Featured were some of the most storied circus performers in history, including the famed aerialist Lillian Leitzel; May Worth, who stunned audiences by somersaulting on horseback; and big cat trainer Mabel Stark.

The Ringling Bros. and Barnum & Bailey Circus limped through the Great Depression, facing new competition from radio, sporting events and the movies. After the death of John Ringling, the last surviving brother, his nephew, John North, took over. North’s vision of a modernized circus that borrowed from the aesthetic of Broadway and Hollywood revived the circus for a while, but a catastrophic fire in 1944 made the operation of a massive traveling tented show unviable. In 1956, North folded before the end of the season, announcing that his traveling circus would never again perform under a big top.

For more than a century, the circus had brought daily life to a standstill. Shows took over rail yards. Parades clogged Main Street. Acres of billowing canvas appeared mirage-like on the outskirts of town. And then, when day broke, the miracle had vanished. Equestrians, sideshow performers, clowns, roustabouts, an enormous collection of curious beasts — all became just figments of a glorious dream.

Links

About this Episode’s Guest Sharon Grimberg

Sharon Grimberg has more than 20 years of experience working for public television. Grimberg was the executive producer of the three-part series The Abolitionists, which was nominated for a Primetime Emmy and a Writers Guild Award.
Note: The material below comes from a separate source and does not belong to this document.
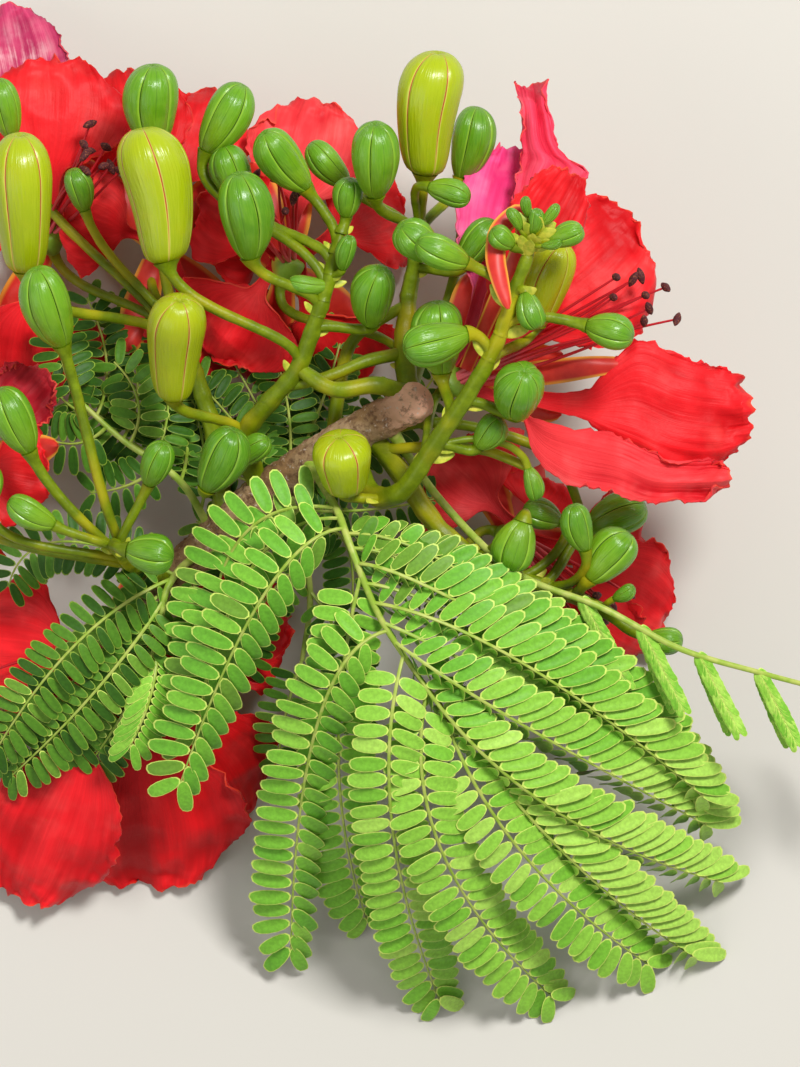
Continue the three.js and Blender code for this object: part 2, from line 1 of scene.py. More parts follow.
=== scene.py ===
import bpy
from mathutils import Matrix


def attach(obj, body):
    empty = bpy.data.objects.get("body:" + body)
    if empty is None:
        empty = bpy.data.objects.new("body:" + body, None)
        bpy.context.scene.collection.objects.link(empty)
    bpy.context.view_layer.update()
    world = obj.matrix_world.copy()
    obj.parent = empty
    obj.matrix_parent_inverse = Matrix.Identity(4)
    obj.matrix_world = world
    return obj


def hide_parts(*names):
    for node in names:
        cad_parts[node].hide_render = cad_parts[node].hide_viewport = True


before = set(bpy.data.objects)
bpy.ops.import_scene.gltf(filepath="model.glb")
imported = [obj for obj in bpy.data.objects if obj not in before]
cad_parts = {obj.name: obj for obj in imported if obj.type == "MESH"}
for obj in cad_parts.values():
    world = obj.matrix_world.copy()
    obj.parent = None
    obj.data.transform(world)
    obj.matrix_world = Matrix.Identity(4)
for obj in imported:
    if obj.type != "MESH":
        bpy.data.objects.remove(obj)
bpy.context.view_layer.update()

from types import SimpleNamespace

import bpy
import numpy as np

# The woody twig: a branch end as thick as a finger, in brown and pinkish bark with cracks and
# knots. It ends in a rounded knob, and its foot is cut square, so that the pale wood shows there.

# Millimetres in the layout of the branch. Its middle, on the ground, is the origin of the frame.
LAYOUT_MIDDLE = np.array([-12.412, 6.678, 0.141])
MILLIMETRES = 1000
UP = np.array([0.0, 0.0, 1.0])
# Steps of a smooth line between two points of its path.
SPAN_STEPS = 24
CURVE_STEPS = 200
RIPPLE_WAVES = 9
# Faces that meet at a sharper turn than this, in degrees, keep their edge.
SMOOTH_ANGLE = 60
TWIG_PATH = [
    [6, 33, 60], [-4, 28, 56], [-18, 20, 49], [-35, 8, 39],
    [-51, -7, 29], [-68, -23, 20], [-88, -39, 12], [-111, -55, 6.5],
]
TWIG_RADIUS_CUT = 6.5
TWIG_RADIUS_TIP = 4.6
TWIG_RINGS = 300
TWIG_SIDES = 64
# The knob: its radius and length, how far its end is rounded and how far it stands past the path.
# Where it is thickest and how far it spreads are shares of its length.
KNOB_RADIUS = 4.9
KNOB_LENGTH = 6.6
KNOB_REACH = 3.8
KNOB_PAST = 1.6
KNOB_MIDDLE = 0.5
KNOB_SPREAD = 0.42
# The relief of the bark, as heights and wavelengths, and how far it fades towards the cut.
RIDGES = [0.16, 9]
FURROWS = [0.26, 4.5]
KNOTS = [0.5, 15]
GRAIN = [0.1, 1.6]
TWIG_RING_HEIGHT = 0.16
CUT_FADE = 1.5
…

Grimberg was also executive producer of the multi-platform mini-series We Shall Remain, and a producer/writer on the first episode, After the Mayflower. Grimberg served as the supervising producer of They Made America, a series on innovation based on award-winning writer Sir Harold Evans’s book of the same title. As senior producer of AMERICAN EXPERIENCE for more than a decade, she played a key role in the origination, development, acquisition, and editorial oversight of more than 130 films for the series. From 1992-1995 Grimberg worked as a writer and associate producer for CNN Headline News.